Camille with Cal Poly Friends

Camille with Cal Poly Friends

Chabot: “Absolutely – homesickness hit me. I didn’t get used to it until winter break. During winter break I was excited to go back to school. I did come home a few times and was sad to go back to school; it’s something to get used to.

“At Cal Poly we have a great bus program which comes right on campus and it’s a three hour bus right to Oakland or San Jose, which I took advantage of several times. I also Skyped and called to keep in touch with my family. But it’s really important to make new friends on campus, to start living your new life, and moving away from homesickness.” For students considering Cal Poly, describe the school spirit, what it’s like to be there.

Chabot: “I love Cal Poly. Everyone is so nice. It’s the little things I notice, when you’re walking into a building someone holds the door open for you. Everyone’s really friendly, you start recognizing faces and people will say hi to you. It’s a very friendly environment.” One final question, what advice do you have for Dublin High School students who are starting to think about college?

Chabot: “I was just talking to my sister about this. My first piece of advice is to take AP classes – AP can be really helpful in getting college credit ahead of time. Know what you need to aim for to get into the colleges you like. Work to get good SAT / ACT scores.

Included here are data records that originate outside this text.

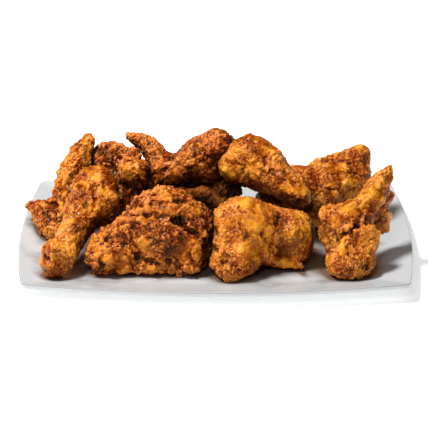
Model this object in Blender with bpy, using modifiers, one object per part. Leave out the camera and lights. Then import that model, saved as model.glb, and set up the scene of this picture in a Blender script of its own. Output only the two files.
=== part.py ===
"""Fried chicken pieces heaped on a white ceramic platter.

Twelve solids: the platter and eleven breaded pieces, each a body of its own.
Frame: +X right, +Y to the back, +Z up, origin on the table under the platter's middle.
Sizes below are in millimetres and are turned into metres by MM.
"""
import math

import bmesh
import bpy
from mathutils import Matrix, Vector

MM = 0.001

# The platter
HALF_WIDTH = 185.0
HALF_DEPTH = 131.0
SIDE_BULGE = 10.0
FRONT_BULGE = 14.0
CORNER_RADIUS = 7.0
CORNER_LIFT = 2.5
FOOT_HEIGHT = 4.0
WELL_TOP = 10.0
LIP_TOP = 16.5
LIP_THICKNESS = 4.0
LIP_ROUND = 1.2
RIM_WIDTH = 36.0
RIM_DIP = 0.4
FOOT_INSET = 52.0
FOOT_WIDTH = 6.0
FOOT_DRAFT = 1.5
SIDE_STEPS = 12
CORNER_STEPS = 3

# The breaded pieces
CONTACT_GAP = 0.35
FLESH_VOXEL = 2.4
SKIN_SMOOTHING = 5
CRAG_SIZE = 15.0
CRAG_HEIGHT = 5.0
CRUMB_SIZE = 6.5
CRUMB_HEIGHT = 2.4
BALL_SEGMENTS = 20
BALL_RINGS = 12
BALL_SPACING = 0.35
RIM_SPACING = 0.5
WELD_REACH = 0.02


def clear_scene():
    for old in list(bpy.data.objects):
        bpy.data.objects.remove(old, do_unlink=True)


def new_collection(name):
    collection = bpy.data.collections.new(name)
    bpy.context.scene.collection.children.link(collection)
    return collection


def finish_material(name, colour, roughness):
    material = bpy.data.materials.new(name)
    material.use_nodes = True
    shader = material.node_tree.nodes["Principled BSDF"]
    shader.inputs["Base Color"].default_value = (*colour, 1.0)
    shader.inputs["Roughness"].default_value = roughness
    shader.inputs["Metallic"].default_value = 0.0
    return material


clear_scene()
serving = new_collection("chicken_serving")

GLAZE = finish_material("white_glaze", (0.86, 0.87, 0.88), 0.15)
BROWN_CRUST = finish_material("brown_crust", (0.42, 0.15, 0.03), 0.45)
GOLDEN_CRUST = finish_material("golden_crust", (0.62, 0.27, 0.04), 0.45)


# The platter: one outline, drawn at several insets and heights
def platter_corner(inset):
    """The arc that rounds the corner at +X +Y, as points of the outline."""
    side_slope = math.atan(2.0 * SIDE_BULGE / HALF_DEPTH)
    front_slope = math.atan(2.0 * FRONT_BULGE / HALF_WIDTH)
    sweep = math.pi / 2 - side_slope - front_slope
    tangent = CORNER_RADIUS * math.tan(sweep / 2)
    corner = Vector((HALF_WIDTH, HALF_DEPTH))
    along_side = Vector((math.sin(side_slope), -math.cos(side_slope)))
    outward = Vector((math.cos(side_slope), math.sin(side_slope)))
    start = corner + along_side * tangent
    centre = start - outward * CORNER_RADIUS
    points = []
    for step in range(CORNER_STEPS + 1):
        angle = side_slope + sweep * step / CORNER_STEPS
        points.append(centre + Vector((math.cos(angle), math.sin(angle))) * CORNER_RADIUS)
    shrink = Vector(((HALF_WIDTH - inset) / HALF_WIDTH, (HALF_DEPTH - inset) / HALF_DEPTH))
    return [Vector((point.x * shrink.x, point.y * shrink.y)) for point in points]


def platter_outline(inset):
    """A rectangle with bowed sides and small round corners, anticlockwise from +X."""
    corner = platter_corner(inset)
    side_end = corner[0]
    front_end = corner[-1]
    quarter = []
    for step in range(SIDE_STEPS // 2):
        share = 2.0 * step / SIDE_STEPS
        bow = SIDE_BULGE * (1.0 - share * share)
        quarter.append(Vector((side_end.x + bow, side_end.y * share)))
    quarter.extend(corner)
    for step in range(SIDE_STEPS // 2):
        share = 1.0 - 2.0 * (step + 1) / SIDE_STEPS
        bow = FRONT_BULGE * (1.0 - share * share)
        quarter.append(Vector((front_end.x * share, front_end.y + bow)))
    half = quarter + [Vector((-point.x, point.y)) for point in reversed(quarter[:-1])]
    return half + [Vector((point.x, -point.y)) for point in reversed(half[1:-1])]


def platter():
    """A shallow platter: flat well, sloping rim with lifted corners, and a foot ring."""
    rings = [
        (FOOT_INSET + FOOT_WIDTH, FOOT_HEIGHT),
        (FOOT_INSET + FOOT_WIDTH, 0.0),
        (FOOT_INSET, 0.0),
        (FOOT_INSET - FOOT_DRAFT, FOOT_HEIGHT),
        (RIM_WIDTH, FOOT_HEIGHT + 1.0),
        (LIP_ROUND, LIP_TOP - LIP_THICKNESS),
        (0.0, LIP_TOP - LIP_THICKNESS + LIP_ROUND),
        (0.0, LIP_TOP - LIP_ROUND),
        (LIP_ROUND, LIP_TOP),
        (RIM_WIDTH / 2, (LIP_TOP + WELL_TOP) / 2 - RIM_DIP),
        (RIM_WIDTH, WELL_TOP),
    ]
    shape = bmesh.new()
    loops = []
    for inset, height in rings:
        lift_share = max(0.0, 1.0 - inset / RIM_WIDTH)
        loop = []
        for point in platter_outline(inset):
            cornerness = abs(point.x / HALF_WIDTH) * abs(point.y / HALF_DEPTH)
            lift = CORNER_LIFT * lift_share * min(1.0, cornerness) ** 2
            loop.append(shape.verts.new(Vector((point.x, point.y, height + lift)) * MM))
        loops.append(loop)
    for lower, upper in zip(loops, loops[1:]):
        count = len(lower)
        for index in range(count):
            following = (index + 1) % count
            shape.faces.new((lower[index], lower[following], upper[following], upper[index]))
    shape.faces.new(list(reversed(loops[0])))
    shape.faces.new(loops[-1])
    bmesh.ops.recalc_face_normals(shape, faces=shape.faces)
    bmesh.ops.triangulate(shape, faces=shape.faces)
    return put_in_scene("platter", shape, GLAZE)


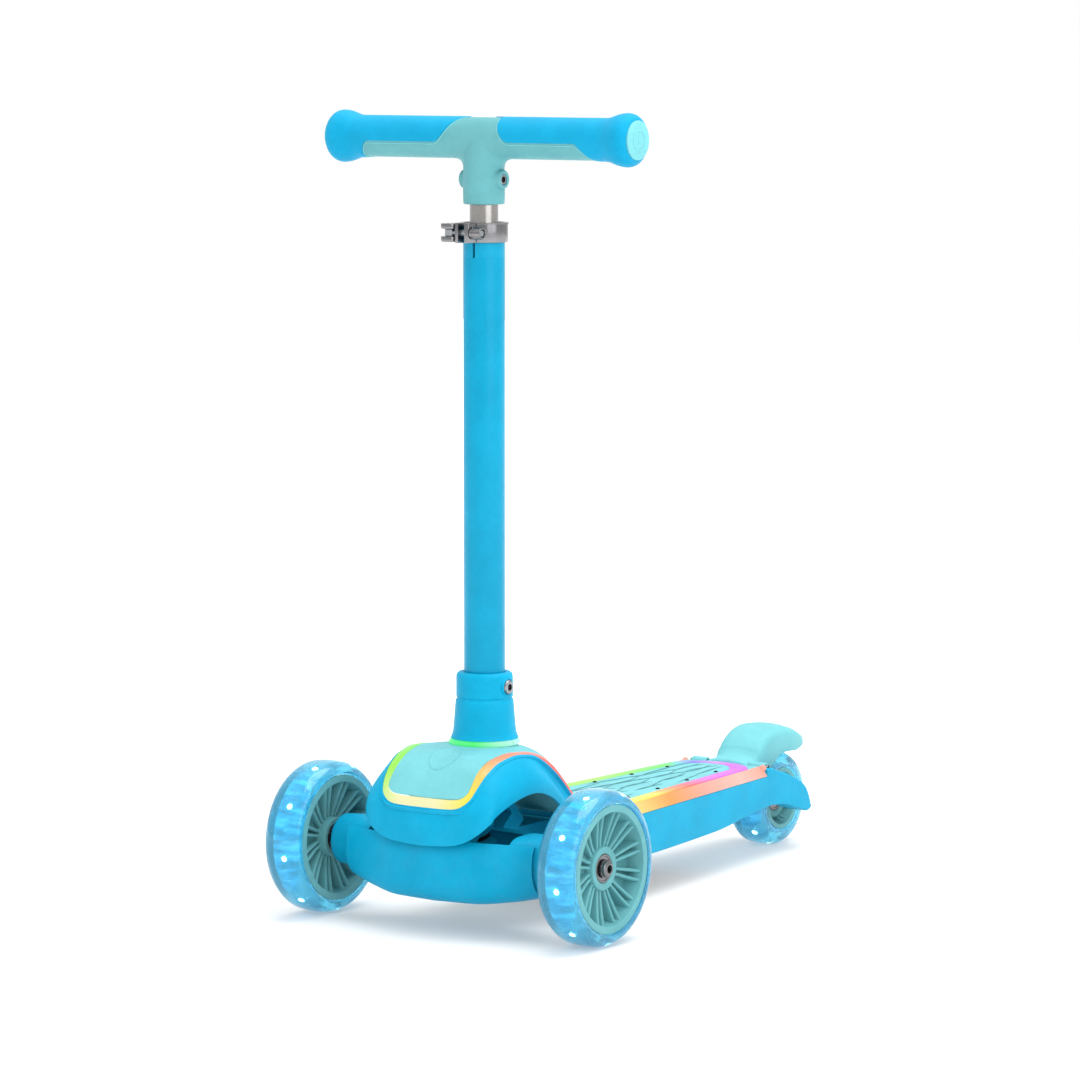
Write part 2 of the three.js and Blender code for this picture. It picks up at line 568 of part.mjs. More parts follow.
// ---------------------------------------------------------------- deck
const END_DEPTH = 28; // length of the round rear end of the ring and the footplate
const sideHalf = (y) => DECK_SIDE_AT_START - DECK_TAPER * (y - DECK_START);

// Deck plan with straight tapering sides moved in by inset, square at both ends.
function taperPlan(inset, y0, y1) {
  return mirroredX([[sideHalf(y0) - inset, y0], [sideHalf(y1) - inset, y1]]).reverse();
}
// Deck plan whose rear end is round: half an ellipse that starts where the sides stop.
function roundedPlan(inset, y0, endY) {
  const bend = endY - END_DEPTH;
  const half = sideHalf(bend) - inset;
  const steps = 7;
  const end = Array.from({ length: steps - 1 }, (_, i) => {
    const t = ((i + 1) * Math.PI) / (2 * steps);
    return [half * Math.cos(t), bend + END_DEPTH * Math.sin(t)];
  });
  return mirroredX([[sideHalf(y0) - inset, y0], [half, bend], ...end, [0, endY]]);
}

const RING_BED = 76; // the ring and the footplate lie on the deck shell at this height
const ARM_IN = 21; // inner face of the rear fork arms
const ARM_TIP_HALF = 38.5;
const ARM_TIP_Y = 470;
const AXLE_AT = [WHEELBASE, REAR_R];
const deckSide = [
  [DECK_START + GAP, DECK_BOTTOM], [190, DECK_BOTTOM], [300, 36.5], [335, 39], [361, 42], [390, 43.6],
  [401, 44], [414, 43], [428, 41], [441, 37], [455, 33], [464, 30.5], [468, 31], [ARM_TIP_Y, 34],
  [467, 44], [459, 54], [453, 57.5], [441, 62.5], [427, 68], [411, 72.5], [399, RING_BED],
  [DECK_START + GAP, RING_BED],
];
const deckPlan = mirroredX([
  [DECK_SIDE_AT_START, DECK_START + GAP], [sideHalf(383), 383], [ARM_TIP_HALF, ARM_TIP_Y],
]);
const LEDGE_Z = 69.7; // the side light strips stand on this ledge
const LEDGE_END = 391;
const CAVITY = { y0: 125, y1: 300, top: 66, inset: 8 }; // room for the battery
const COVER = { y0: 121, y1: 304, inset: 5, thick: 2.7 };
const PIN_HEAD_IN = 36; // the hinge pin's heads lie outside this
const PIN_HOLE = 2.7;
const coverPlan = (shrink) => taperPlan(COVER.inset + shrink, COVER.y0 + shrink, COVER.y1 - shrink);
const loopPlan = (outer, inner, z0, z1) =>
  cut(planPrism(roundedPlan(RING_INSET + outer, DECK_START + 8 + outer / 10, RING_END_Y - outer), z0, z1),
    planPrism(roundedPlan(RING_INSET + inner, DECK_START - 1, RING_END_Y - inner), z0 - 1, z1 + 1));
const acrossX = (radius, y, z, x0, x1, segments = SMALL_ROUND) =>
  alongX(rod(radius, x0, x1, segments)).translate(0, y, z);

function deckShell() {
  const block = common(sidePrism(deckSide, -80, 80), planPrism(deckPlan, 0, 120));
  const ledge = cut(planPrism(taperPlan(-20, DECK_START - 5, LEDGE_END), LEDGE_Z, 120),
    planPrism(taperPlan(RING_INSET + 0.9, DECK_START - 6, LEDGE_END + 1), LEDGE_Z - 1, 121));
  const knuckles = [1, -1].map((way) => {
    const [a, b] = [way * (ARM_IN + 0.2), way * PIN_HEAD_IN].sort((p, q) => p - q);
    return acrossX(4.8, HINGE_Y, HINGE_Z, a, b);
  });
  return cut(
    join(cut(block, ledge), ...knuckles),
    box(-ARM_IN, ARM_IN, 411.5, 500, 0, 120), // fork for the rear wheel
    box(-ARM_IN, ARM_IN, LEDGE_END + GAP, 500, 61, 120), // and for the brake's foot
    loopPlan(4, 8, 72.5, 90), // channel for the strip of lights
    planPrism(taperPlan(CAVITY.inset, CAVITY.y0, CAVITY.y1), 20, CAVITY.top),
    planPrism(coverPlan(0), 20, DECK_BOTTOM + COVER.thick + 0.5),
    acrossX(BEARING_BORE, ...AXLE_AT, -60, 35),
    acrossX(7.4, ...AXLE_AT, -60, -34.5),
    acrossX(PIN_HOLE, HINGE_Y, HINGE_Z, -60, 60),
    acrossX(4.4, HINGE_Y, HINGE_Z, PIN_HEAD_IN, 60),
    acrossX(4.4, HINGE_Y, HINGE_Z, -60, -PIN_HEAD_IN),
  );
}
part("deck_shell", deckShell(), BLUE);

const BUTTON_AT = [0, 150];
const COVER_Z = DECK_BOTTOM + 0.2;
const coverPlate = planPrism(coverPlan(GAP), COVER_Z, COVER_Z + COVER.thick);
part("deck_cover", cut(coverPlate, rod(6.2, 0, 60, SMALL_ROUND).translate(...BUTTON_AT, 0)), DARK);
part("light_button", turned([
  [0, 34], [5, 34], [5.4, 34.6], [5.4, 39.2], [8, 39.2], [8, 41], [0, 41],
], SMALL_ROUND).translate(...BUTTON_AT, 0), WHITE);
part("battery_pack", box(-26, 26, 190, 262, 38.4, 56), WHITE);
part("light_board", box(-20, 20, 128, 178, 60, 61.6), BOARD);
part("led_strip", loopPlan(4.5, 7.5, 72.8, 74), WHITE);

const footInset = RING_INSET + RING_WIDTH;
const footEnd = RING_END_Y - RING_WIDTH;
const PLATE_LOW = RING_BED + GAP;
const footPlan = roundedPlan(footInset + GAP, DECK_START + GAP, footEnd);
part("footplate", planPrism(footPlan, PLATE_LOW, DECK_TOP), MINT);
part("deck_light_ring", cut(
  planPrism(roundedPlan(RING_INSET, DECK_START + GAP, RING_END_Y), PLATE_LOW, DECK_TOP),
  planPrism(roundedPlan(footInset, DECK_START - 1, footEnd + GAP), 70, 90),
), GLOW);

// Side light strips: a sloping face over a flat foot, drawn from the deck's side inwards.
const STRIP_Z = LEDGE_Z + GAP;
const stripSection = [[-6.7, 78.8], [0, 71], [0, STRIP_Z], [-7.5, STRIP_Z], [-7.5, 76], [-6.7, 76]];
for (const [side, way] of [["left", 1], ["right", -1]]) {
  const ends = [DECK_START + 1, LEDGE_END - 0.4].map((y) =>
    stripSection.map(([x, z]) => new THREE.Vector3(way * (sideHalf(y) + x), y, z)));
  part(`side_light_strip_${side}`, loft(ends, (p) => new THREE.Vector2(p.x, p.z)), GLOW);
}

// ---------------------------------------------------------------- rear wheel and brake
const rear = frameAt(0, ...AXLE_AT);
rear.rotation.y = Math.PI / 2;
wheel("rear", rear, REAR_R, 26.3, 23.5, 8);
const AXLE_END = 34.5;
part("rear_axle", turned([
  [0, -39], [6.8, -39], [6.8, -AXLE_END - GAP], [AXLE_R, -AXLE_END - GAP], [AXLE_R, AXLE_END], [0, AXLE_END],
], SMALL_ROUND), STEEL, rear);
for (const [side, way] of [["left", 1], ["right", -1]]) {
  const [a, b] = [way * (BEARING_OUT + GAP), way * (ARM_IN - GAP)].sort((p, q) => p - q);
  part(`rear_spacer_${side}`, sleeve(6, BEARING_BORE, a, b, SMALL_ROUND), STEEL, rear);
}

const FENDER_IN_R = 44.3;
const PAD_FROM = 82; // degrees about the axle, from straight back
const PAD_TO = 118;
const PAD_HALF = 12;
const aboutAxle = (radius, degrees) => {
  const t = THREE.MathUtils.degToRad(degrees);
  return [WHEELBASE + radius * Math.cos(t), REAR_R + radius * Math.sin(t)];
};
function arcBand(innerR, outerR, from, to) {
  const steps = Array.from({ length: 7 }, (_, i) => from + ((to - from) * i) / 6);
  return [
    ...steps.map((degrees) => aboutAxle(innerR, degrees)),
    ...steps.toReversed().map((degrees) => aboutAxle(outerR, degrees)),
  ];
}
const fenderSide = [
  [394, 74], [394, 78.5], [396.5, 80.6], [405, 81.2], [411, 85], [417, 91.5], [424, 97.5], [433, 102],
  [445, 104], [458, 103.4], [472, 100.4], [486, 95.6], [498, 90.2], [505, 86], [TAIL_Y, 82.5], [507, 79.5],
  [503, 77.8], [494, 77.4],
  ...[54, 66, 78, 90, 102, 114, 126, 138, 149].map((degrees) => aboutAxle(FENDER_IN_R, degrees)),
  [411, 65.5], [400, 68.6], [396, 70.5],
];
function brakeFender() {
  const narrow = sidePrism(fenderSide, 0.4 - ARM_IN, ARM_IN - 0.4);
  const wide = common(sidePrism(fenderSide, -23.5, 23.5), box(-30, 30, 407, 520, 78.2, 120));
  const springRoom = box(-7, 7, 390, 405, 60, HINGE_Z + 4.4);
  const seat = arcBand(FENDER_IN_R - 3, FENDER_IN_R + 1 + GAP, PAD_FROM - 0.4, PAD_TO + 0.4);
  return cut(
    join(narrow, wide),
    acrossX(PIN_HOLE, HINGE_Y, HINGE_Z, -40, 40),
    springRoom,
    sidePrism(seat, -PAD_HALF - GAP, PAD_HALF + GAP),
  );
}
part("brake_fender", brakeFender(), MINT);
const padSide = arcBand(FENDER_IN_R - 1.5, FENDER_IN_R + 1, PAD_FROM, PAD_TO);
part("brake_pad", sidePrism(padSide, -PAD_HALF, PAD_HALF), STEEL);

const PIN_END = 41.5;
const pinShank = PIN_HOLE - GAP;
const pinHead = [
  [pinShank, PIN_HEAD_IN + GAP], [3.9, PIN_HEAD_IN + GAP], [3.9, PIN_END - 1], [3.2, PIN_END],
];
part("brake_pin", alongX(turned([
  [0, -PIN_END], ...pinHead.toReversed().map(([r, x]) => [r, -x]), ...pinHead, [0, PIN_END],
], SMALL_ROUND)).translate(0, HINGE_Y, HINGE_Z), CHROME);

// Torsion spring: a round wire wound about the hinge pin.
const COIL_R = 3.6;
const COIL_HALF = 5.2;
const COIL_TURNS = 4;
const WIRE_R = 0.5;
class Coil extends THREE.Curve {
  getPoint(t, target = new THREE.Vector3()) {
    const angle = 2 * Math.PI * COIL_TURNS * t;
    const [y, z] = [HINGE_Y + COIL_R * Math.cos(angle), HINGE_Z + COIL_R * Math.sin(angle)];
    return target.set(COIL_HALF * (2 * t - 1), y, z);
  }
}
const wire = new THREE.Shape(oval(0, 0, WIRE_R, WIRE_R, 4).map(([x, y]) => new THREE.Vector2(x, y)));
part("brake_spring", new THREE.ExtrudeGeometry(wire, { steps: 40, extrudePath: new Coil() }), STEEL);

export default outer;
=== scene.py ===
"""A child's kick scooter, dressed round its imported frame: moulded shells, lights, tyres and fittings."""

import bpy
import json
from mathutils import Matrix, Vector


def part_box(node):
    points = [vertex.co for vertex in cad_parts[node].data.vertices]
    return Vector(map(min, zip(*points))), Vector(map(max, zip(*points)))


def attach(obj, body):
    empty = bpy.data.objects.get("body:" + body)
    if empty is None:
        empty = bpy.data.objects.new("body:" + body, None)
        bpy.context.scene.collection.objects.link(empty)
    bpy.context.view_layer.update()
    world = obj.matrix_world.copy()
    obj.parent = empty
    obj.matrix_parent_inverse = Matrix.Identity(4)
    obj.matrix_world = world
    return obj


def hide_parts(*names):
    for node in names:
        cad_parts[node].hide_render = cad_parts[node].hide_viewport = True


bl_info = {
    "name": "Kick Scooter",
    "version": (1, 0, 0),
    "blender": (4, 5, 0),
    "location": "3D View > Sidebar > Scooter",
    "description": "Builds the moulded shells, lights, wheels and fittings of a child's kick scooter",
    "category": "Object",
}

import json
import math

import bpy
import numpy as np

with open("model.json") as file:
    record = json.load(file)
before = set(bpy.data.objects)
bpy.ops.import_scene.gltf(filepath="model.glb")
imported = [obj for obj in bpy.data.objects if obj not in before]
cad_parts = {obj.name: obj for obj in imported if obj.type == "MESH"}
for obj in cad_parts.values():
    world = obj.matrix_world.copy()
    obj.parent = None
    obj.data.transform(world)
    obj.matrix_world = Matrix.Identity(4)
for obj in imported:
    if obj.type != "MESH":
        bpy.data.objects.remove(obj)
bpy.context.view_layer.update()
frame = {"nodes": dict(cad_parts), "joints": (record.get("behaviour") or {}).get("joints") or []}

# ---------------------------------------------------------------- the frame's own places
# Shapes are worked out in millimetres from the point on the ground below the front axle.
MM = 0.001
JOINTS = {joint["name"]: joint for joint in frame["joints"]}
AXLE_Y = JOINTS["front_left_spin"]["pos_m"][1] / MM
LOCAL = np.array([0.0, AXLE_Y, 0.0])


def local_box(node):
    """A CAD node's lowest and highest corners, in millimetres from below the front axle."""
    low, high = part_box(node)
    return np.array(low) / MM - LOCAL, np.array(high) / MM - LOCAL


def middle(node):
    """The middle of a CAD node's box, in the same millimetres."""
    low, high = local_box(node)
    return (low + high) / 2


def joint_at(name):
    """A joint's place, in millimetres from below the front axle."""
    return np.array(JOINTS[name]["pos_m"]) / MM - LOCAL


FRONT_Z = joint_at("front_left_spin")[2]
REAR_Y, REAR_Z = joint_at("rear_spin")[1:]
TRACK_HALF = joint_at("front_left_spin")[0]
TUBE_LOW, TUBE_HIGH = local_box("outer_tube")
STEM_Y = (TUBE_LOW[1] + TUBE_HIGH[1]) / 2
TUBE_R = TUBE_HIGH[0]
GRIP_LOW, GRIP_HIGH = local_box("grip_left")
BAR_Z = (GRIP_LOW[2] + GRIP_HIGH[2]) / 2
DECK_TOP = local_box("footplate")[1][2]
DECK_LOW = local_box("deck_shell")[0][2]
DECK_START = local_box("deck_shell")[0][1]
HINGE = joint_at("brake_press")
STEER_LEAN = math.radians(40)
CLAMP_TURN = math.radians(-5)
TUBE_BORE, SLIT_FOOT, SLIT_HALF = 13.8, 516.4, 1.0  # of the outer tube and the slit in its upper end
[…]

Look up the prompts for college essays and start brainstorming early, because things come really fast in your senior year of high school, it will be Thanksgiving before you know it!”

At the Dublin High School 2013 Senior Awards Night Camille Chabot was recognized as a Dublin Lions Club Student of the Month (February), was awarded a DHS Alumni Scholarship, GFWC Scholarship and DHS Counseling Department Scholarship, was named a California Scholarship Federation Life Member, earned a President’s Silver Award for Education Excellence and earned Dublin High School’s Advanced Scholar Diploma.